I've been doing the occasional search on this, ever since reading a while back about passwords, security, biometrics and such after reading an article about how law enforcement can simply unlock your phone using your own biometrics. Forced entry into digital devices by using a person's biometrics to unlock the content without their consent (and at times without a search warrant) may or may not be legal. Why? Because unlocking a smartphone can constitute testimonial evidence.
Turns out that under current laws you have far more protection of your digital information under the laws if you use passwords. Passwords in conjunction with PKI would be even more secure, but most people don't use, or have the capability to use, PKI with things like cell phones or tablets.
Biometrics, however, do not carry the same levels of protection under the law when it comes to accessing your digital information.

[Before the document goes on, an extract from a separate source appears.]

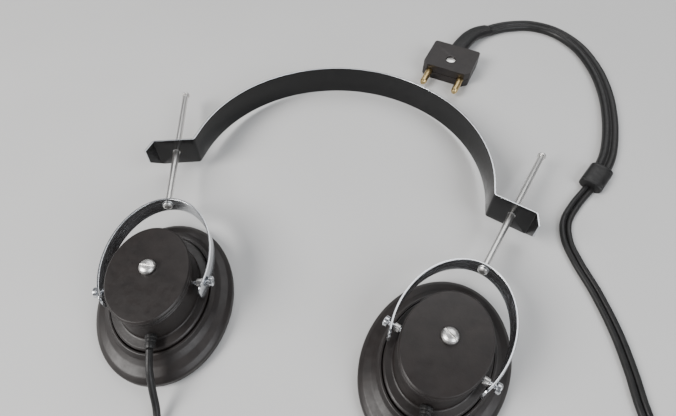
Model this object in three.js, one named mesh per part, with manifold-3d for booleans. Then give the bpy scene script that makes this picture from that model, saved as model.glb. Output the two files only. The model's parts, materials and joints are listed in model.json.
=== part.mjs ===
// Radio headphones of the crystal-set years: a strip-steel headband, two sliding rods, two sprung yokes and two
// oval magnetic earpieces, with their leads, a splitter sleeve, a twin cable and a two-pole plug.
// Millimetres, +Z up. The headphones lie on a table, earpieces on their caps, with the wearer's side towards -Y.

import * as THREE from "three";
import { mergeVertices } from "three/addons/utils/BufferGeometryUtils.js";
import Module from "manifold-3d";

const wasm = await Module();
wasm.setup();

// ---------------------------------------------------------------------------------------------------------------
// Driving dimensions
// ---------------------------------------------------------------------------------------------------------------

const GAP = 0.3; // air between neighbouring pieces
const radians = THREE.MathUtils.degToRad;

// headband: one steel strip on edge, bent to an arch with a plate and a lip at each end
const STRIP = 0.9;
const BAND_HEIGHT = 16;
const ARCH_RADIUS = 75.2;
const ARCH_Y = 82; // from the line of the earpiece centres to the centre of the arch
const INNER_CORNER = [75.4, 76.6];
const PLATE_LENGTH = 20;
const LIP = [0.5, -7.5]; // from the outer corner to the tip of the lip
const LIP_END_HEIGHT = 8; // of the lip's front end, above the corner that is cut off below it
const BEND_REACH = 1.2;

// rods and yokes
const ROD_SPLAY = radians(19.5); // each rod leans out from the headband's middle line, square to its plate
const ROD_RADIUS = 1.55;
const ROD_TIP = 125.3; // from the pivot axis to the end of the cap
const TENON_RADIUS = 0.9;
const BORE_CLEARANCE = 0.3;
const YOKE_HALF_WIDTH = 22.5;
const YOKE_HALF_LENGTH = 32.5;
const YOKE_CENTRE_Y = 9.5;
const YOKE_LEG_END_Y = -8;
const YOKE_STRIP_WIDTH = 8;
const PIVOT_Y = -2; // the pivot axis crosses the rod's line this far from the earpiece's middle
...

Let's say you are arrested and law enforcement wants to search your phone. (Let's not consider a search warrant here, but just the physical accessibility of this.) If you have the phone password protected, they cannot access it (easily, anyway) unless they have the password. They cannot force you to give up the password. And if the only person who has that password is you, then it's pretty safe against a search. Safe enough, hopefully, to at least get you to the point of an attorney working for you who understands the applicable laws and will be able to fight for you accordingly.
However, if your phone is protected by biometrics (fingerprint or facial recognition, for example), then you have no protection against law enforcement involuntarily using your biometrics to access your locked phone. Biometrics are not (as yet, anyway) afforded the same protections as something you would have to actually tell someone else would be. They can physically apply your finger to the phone or present your face to your phone's camera to unlock it.
It's a fascinating legal issue (well...at least as fascinating as a non-attorney can find it).
But fingerprints as ID for the scope of this thread? That's not a legally protected issue, being that it's for identification purposes.